> **RECORDS PROVIDED**:
--------
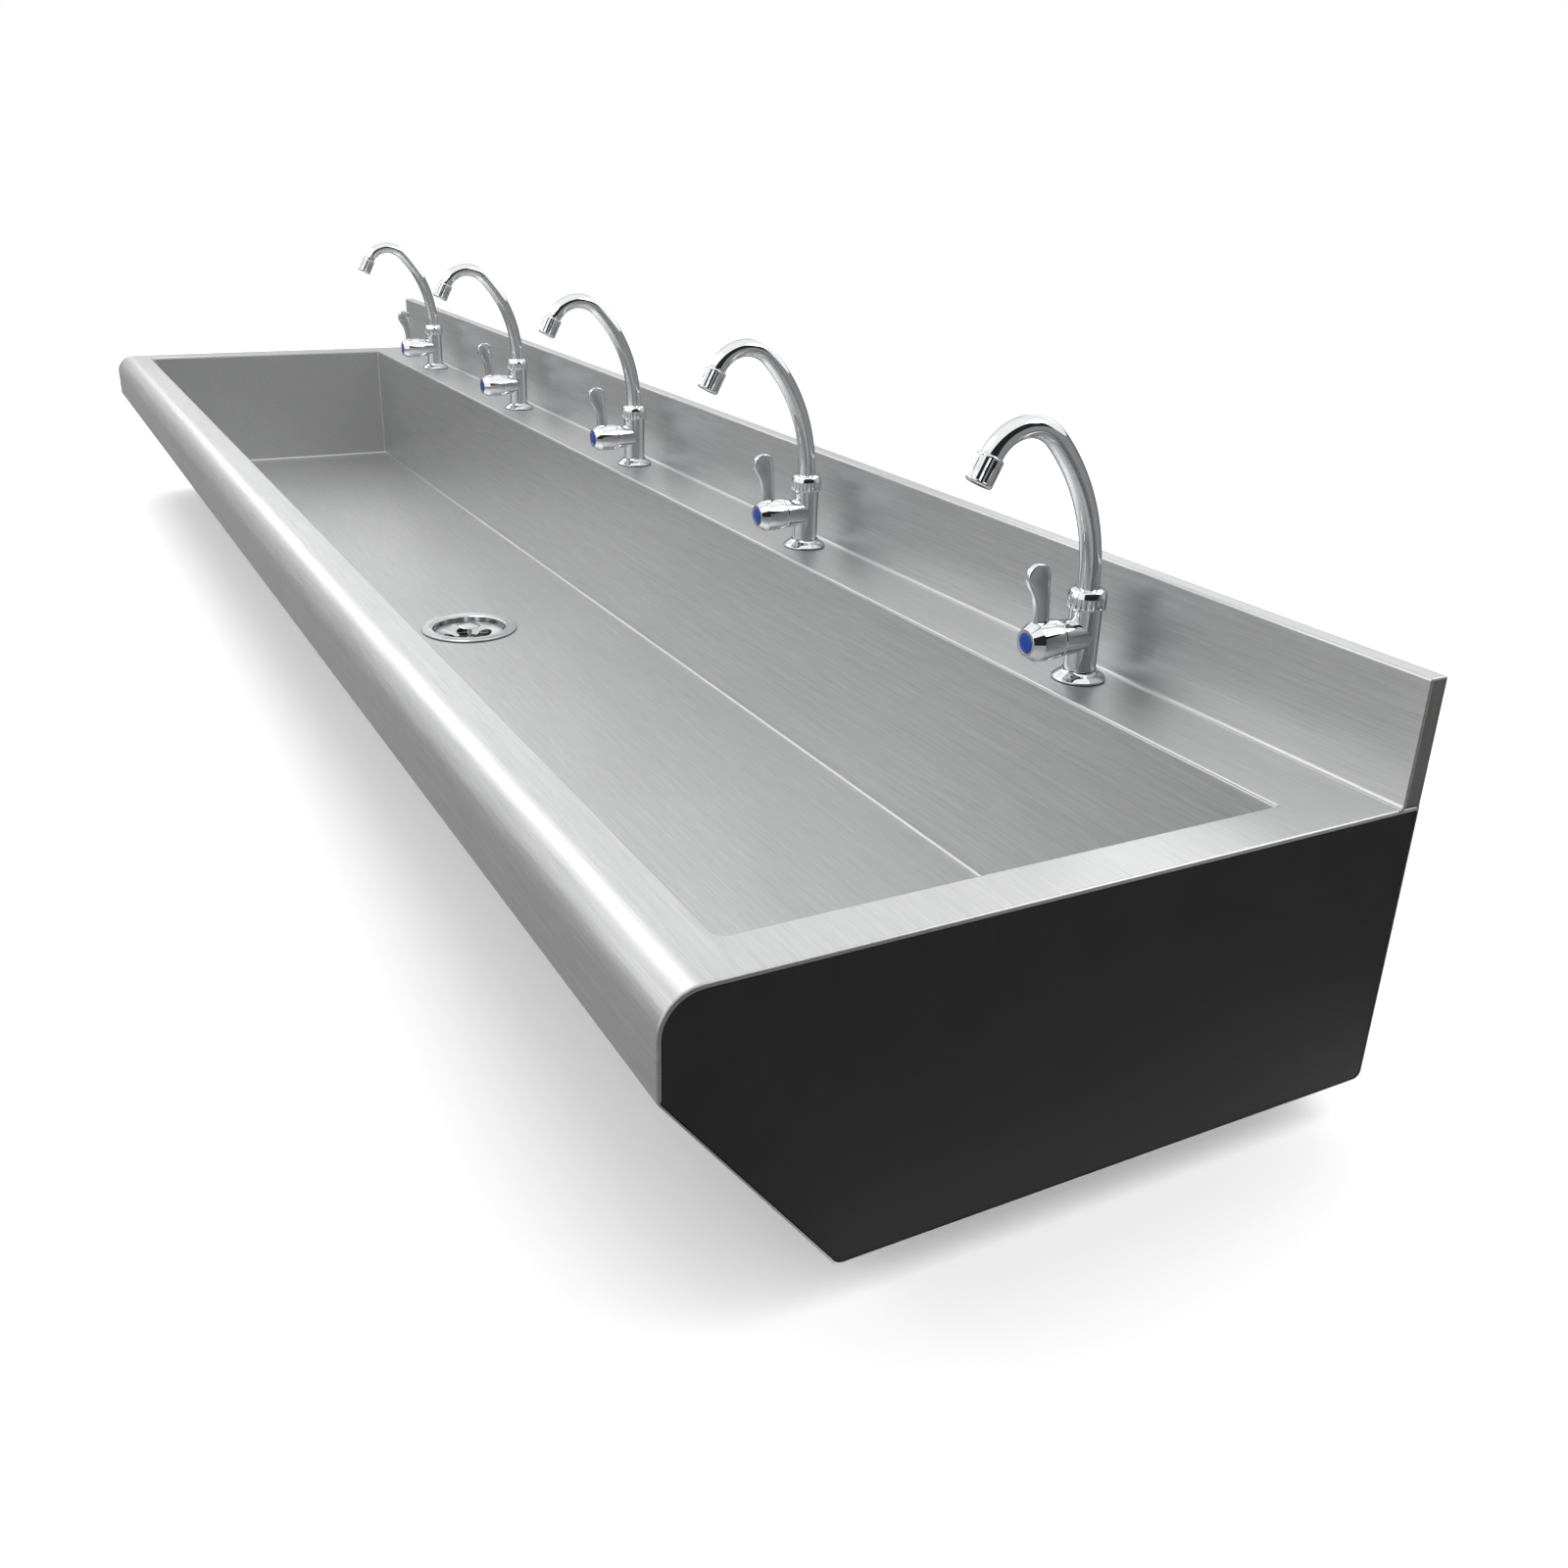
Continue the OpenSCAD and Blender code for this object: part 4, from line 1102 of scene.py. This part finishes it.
--------
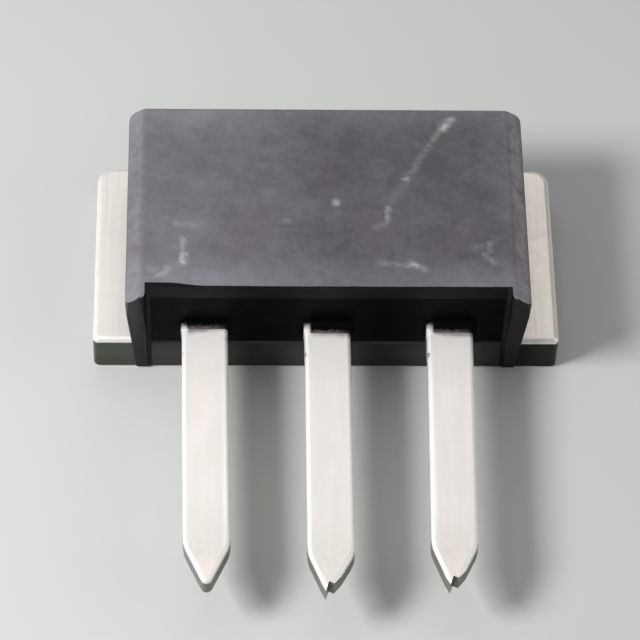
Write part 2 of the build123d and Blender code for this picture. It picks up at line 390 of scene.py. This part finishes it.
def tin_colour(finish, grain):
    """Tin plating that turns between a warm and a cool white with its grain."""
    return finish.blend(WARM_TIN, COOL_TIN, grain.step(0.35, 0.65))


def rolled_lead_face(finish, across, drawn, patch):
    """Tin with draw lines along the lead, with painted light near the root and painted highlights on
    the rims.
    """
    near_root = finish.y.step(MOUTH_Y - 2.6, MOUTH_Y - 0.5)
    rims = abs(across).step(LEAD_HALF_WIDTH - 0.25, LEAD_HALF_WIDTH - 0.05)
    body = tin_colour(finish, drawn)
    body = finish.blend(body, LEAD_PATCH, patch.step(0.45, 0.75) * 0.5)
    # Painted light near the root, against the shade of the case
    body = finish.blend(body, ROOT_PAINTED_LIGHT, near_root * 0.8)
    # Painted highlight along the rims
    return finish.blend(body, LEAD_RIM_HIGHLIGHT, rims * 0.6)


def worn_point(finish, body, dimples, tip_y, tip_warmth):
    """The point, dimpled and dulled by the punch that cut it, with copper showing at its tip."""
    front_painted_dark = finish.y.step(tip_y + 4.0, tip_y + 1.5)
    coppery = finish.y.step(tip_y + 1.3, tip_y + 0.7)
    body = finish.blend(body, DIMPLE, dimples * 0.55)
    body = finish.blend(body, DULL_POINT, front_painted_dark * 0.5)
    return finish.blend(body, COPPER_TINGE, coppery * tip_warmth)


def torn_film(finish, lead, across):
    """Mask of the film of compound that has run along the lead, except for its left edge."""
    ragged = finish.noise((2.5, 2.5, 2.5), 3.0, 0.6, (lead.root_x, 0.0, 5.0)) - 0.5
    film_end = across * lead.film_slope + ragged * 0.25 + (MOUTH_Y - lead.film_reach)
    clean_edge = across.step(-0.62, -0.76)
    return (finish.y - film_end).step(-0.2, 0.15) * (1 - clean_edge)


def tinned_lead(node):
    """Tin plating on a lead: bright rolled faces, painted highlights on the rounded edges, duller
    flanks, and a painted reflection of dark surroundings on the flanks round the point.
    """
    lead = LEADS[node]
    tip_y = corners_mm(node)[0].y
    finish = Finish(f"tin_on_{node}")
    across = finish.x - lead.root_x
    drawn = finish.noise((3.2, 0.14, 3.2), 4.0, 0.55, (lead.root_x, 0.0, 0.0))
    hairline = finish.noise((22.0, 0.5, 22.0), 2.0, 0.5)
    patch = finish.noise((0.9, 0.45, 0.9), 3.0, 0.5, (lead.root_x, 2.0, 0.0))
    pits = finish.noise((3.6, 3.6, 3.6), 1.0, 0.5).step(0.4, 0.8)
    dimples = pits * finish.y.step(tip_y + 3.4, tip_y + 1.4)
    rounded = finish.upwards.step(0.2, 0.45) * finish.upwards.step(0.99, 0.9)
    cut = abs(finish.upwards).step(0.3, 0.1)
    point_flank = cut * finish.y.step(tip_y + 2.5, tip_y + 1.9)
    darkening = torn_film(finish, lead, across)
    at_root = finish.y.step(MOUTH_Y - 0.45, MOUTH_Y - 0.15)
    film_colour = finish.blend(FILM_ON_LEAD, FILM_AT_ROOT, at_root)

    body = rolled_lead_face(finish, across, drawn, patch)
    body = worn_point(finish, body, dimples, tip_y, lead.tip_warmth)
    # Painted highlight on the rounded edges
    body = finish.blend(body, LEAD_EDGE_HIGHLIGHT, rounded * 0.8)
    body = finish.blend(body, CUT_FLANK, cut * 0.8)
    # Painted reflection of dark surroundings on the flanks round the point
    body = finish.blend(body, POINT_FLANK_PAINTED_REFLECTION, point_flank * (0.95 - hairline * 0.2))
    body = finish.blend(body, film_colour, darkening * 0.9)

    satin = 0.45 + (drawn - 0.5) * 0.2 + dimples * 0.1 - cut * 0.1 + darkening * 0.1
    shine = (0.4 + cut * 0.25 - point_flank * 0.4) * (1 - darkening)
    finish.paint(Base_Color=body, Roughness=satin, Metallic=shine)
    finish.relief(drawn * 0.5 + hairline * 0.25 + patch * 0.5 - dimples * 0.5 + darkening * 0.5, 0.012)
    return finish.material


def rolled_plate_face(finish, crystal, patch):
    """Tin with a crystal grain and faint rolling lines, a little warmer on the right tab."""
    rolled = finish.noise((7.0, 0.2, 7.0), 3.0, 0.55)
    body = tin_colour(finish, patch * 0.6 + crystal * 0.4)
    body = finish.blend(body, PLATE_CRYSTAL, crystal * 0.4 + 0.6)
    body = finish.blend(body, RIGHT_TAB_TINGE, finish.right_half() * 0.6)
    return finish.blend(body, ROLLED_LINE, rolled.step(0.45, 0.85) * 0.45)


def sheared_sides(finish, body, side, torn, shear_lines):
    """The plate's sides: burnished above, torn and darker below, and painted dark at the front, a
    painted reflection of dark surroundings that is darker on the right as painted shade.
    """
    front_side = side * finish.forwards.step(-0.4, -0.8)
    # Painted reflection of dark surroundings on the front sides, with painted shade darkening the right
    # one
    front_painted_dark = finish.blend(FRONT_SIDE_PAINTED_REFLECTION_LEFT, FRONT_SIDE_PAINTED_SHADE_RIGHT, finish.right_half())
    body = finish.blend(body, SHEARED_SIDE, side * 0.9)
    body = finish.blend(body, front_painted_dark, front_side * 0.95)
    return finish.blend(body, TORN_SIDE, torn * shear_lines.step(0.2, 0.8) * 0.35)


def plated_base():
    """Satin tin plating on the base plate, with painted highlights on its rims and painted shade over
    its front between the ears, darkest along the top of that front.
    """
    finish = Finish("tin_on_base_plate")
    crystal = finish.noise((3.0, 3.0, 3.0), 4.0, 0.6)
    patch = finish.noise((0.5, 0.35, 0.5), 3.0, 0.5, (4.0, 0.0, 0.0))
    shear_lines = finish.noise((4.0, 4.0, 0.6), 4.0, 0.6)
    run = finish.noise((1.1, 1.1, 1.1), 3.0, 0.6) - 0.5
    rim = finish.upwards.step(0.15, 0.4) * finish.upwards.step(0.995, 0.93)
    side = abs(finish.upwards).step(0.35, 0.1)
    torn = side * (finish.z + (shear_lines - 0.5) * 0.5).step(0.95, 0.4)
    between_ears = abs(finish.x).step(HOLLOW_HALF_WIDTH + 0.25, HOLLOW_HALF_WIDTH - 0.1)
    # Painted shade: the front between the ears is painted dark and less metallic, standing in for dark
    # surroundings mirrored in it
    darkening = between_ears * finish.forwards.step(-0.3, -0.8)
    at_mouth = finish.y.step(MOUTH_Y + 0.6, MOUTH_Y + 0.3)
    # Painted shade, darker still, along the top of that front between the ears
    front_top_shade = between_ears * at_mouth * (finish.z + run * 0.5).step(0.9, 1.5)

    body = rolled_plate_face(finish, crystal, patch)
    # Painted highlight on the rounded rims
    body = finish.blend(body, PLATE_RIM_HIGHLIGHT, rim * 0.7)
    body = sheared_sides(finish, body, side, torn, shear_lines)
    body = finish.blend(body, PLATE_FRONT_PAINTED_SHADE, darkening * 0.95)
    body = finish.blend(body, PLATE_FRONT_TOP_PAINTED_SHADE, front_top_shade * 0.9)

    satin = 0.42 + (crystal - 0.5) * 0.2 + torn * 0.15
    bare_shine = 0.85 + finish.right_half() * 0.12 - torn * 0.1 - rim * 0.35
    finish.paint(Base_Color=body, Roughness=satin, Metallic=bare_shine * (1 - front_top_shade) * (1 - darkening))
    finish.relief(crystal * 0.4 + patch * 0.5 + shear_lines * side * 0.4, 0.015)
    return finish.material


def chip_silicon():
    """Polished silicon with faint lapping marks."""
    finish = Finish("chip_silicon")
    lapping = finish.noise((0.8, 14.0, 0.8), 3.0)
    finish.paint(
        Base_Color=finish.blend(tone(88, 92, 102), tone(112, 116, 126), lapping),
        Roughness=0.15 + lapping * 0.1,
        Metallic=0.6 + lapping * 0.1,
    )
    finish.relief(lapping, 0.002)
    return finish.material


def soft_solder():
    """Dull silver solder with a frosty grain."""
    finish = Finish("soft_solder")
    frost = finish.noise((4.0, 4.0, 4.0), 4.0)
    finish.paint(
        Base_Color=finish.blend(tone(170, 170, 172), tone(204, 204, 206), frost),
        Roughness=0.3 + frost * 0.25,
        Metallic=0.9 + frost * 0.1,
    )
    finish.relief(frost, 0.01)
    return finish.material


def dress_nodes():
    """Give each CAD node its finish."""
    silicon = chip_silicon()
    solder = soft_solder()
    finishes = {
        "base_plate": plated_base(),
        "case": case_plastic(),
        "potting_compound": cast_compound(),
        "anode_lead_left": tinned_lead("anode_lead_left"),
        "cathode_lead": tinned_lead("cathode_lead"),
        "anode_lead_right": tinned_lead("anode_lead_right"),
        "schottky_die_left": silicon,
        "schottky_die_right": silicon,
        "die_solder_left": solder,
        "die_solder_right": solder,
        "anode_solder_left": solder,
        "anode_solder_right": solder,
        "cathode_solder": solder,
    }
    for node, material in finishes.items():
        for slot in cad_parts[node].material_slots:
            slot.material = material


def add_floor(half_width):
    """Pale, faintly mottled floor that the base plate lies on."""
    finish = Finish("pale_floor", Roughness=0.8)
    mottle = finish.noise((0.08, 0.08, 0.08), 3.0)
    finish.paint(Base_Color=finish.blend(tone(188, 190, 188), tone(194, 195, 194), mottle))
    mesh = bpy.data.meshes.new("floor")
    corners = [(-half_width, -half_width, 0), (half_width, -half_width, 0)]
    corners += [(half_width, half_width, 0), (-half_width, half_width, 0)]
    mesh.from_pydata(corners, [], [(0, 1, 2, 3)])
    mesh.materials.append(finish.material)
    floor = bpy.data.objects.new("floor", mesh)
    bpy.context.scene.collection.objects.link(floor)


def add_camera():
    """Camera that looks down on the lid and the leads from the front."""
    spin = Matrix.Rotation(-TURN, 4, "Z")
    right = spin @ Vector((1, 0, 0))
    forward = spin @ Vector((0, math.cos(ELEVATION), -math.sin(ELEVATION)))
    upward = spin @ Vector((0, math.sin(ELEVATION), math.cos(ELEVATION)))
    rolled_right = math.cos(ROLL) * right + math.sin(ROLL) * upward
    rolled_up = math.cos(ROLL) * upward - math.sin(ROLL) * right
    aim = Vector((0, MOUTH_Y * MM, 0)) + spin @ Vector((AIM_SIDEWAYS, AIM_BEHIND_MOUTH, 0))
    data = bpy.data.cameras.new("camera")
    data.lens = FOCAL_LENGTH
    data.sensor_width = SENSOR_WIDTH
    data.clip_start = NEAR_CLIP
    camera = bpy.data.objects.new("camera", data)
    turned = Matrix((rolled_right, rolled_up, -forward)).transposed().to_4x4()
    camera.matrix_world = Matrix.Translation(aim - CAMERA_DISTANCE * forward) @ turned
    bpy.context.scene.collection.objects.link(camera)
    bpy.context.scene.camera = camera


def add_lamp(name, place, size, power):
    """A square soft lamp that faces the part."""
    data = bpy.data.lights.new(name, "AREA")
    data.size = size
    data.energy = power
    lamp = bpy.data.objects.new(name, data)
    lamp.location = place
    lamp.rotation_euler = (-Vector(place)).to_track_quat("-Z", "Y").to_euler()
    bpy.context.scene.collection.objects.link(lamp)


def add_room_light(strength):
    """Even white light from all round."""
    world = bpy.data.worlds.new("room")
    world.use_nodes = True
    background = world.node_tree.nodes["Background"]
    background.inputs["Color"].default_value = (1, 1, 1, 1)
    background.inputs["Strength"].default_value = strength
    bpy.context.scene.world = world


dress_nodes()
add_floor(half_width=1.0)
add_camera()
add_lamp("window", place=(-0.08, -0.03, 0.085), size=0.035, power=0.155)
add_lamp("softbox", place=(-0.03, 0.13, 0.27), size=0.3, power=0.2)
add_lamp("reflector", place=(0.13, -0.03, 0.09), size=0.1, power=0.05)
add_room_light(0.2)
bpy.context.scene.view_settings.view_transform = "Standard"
--------
> **PROBLEM TO SOLVE**:
Write out exactly the lines running from the line containing "Write part 2" to the line containing "return finish.blend(WARM_TIN, COOL_TIN, grain.step(0.35, 0.65))", with both of those lines included.

> **RESULT BELOW**:
Write part 2 of the build123d and Blender code for this picture. It picks up at line 390 of scene.py. This part finishes it.
def tin_colour(finish, grain):
    """Tin plating that turns between a warm and a cool white with its grain."""
    return finish.blend(WARM_TIN, COOL_TIN, grain.step(0.35, 0.65))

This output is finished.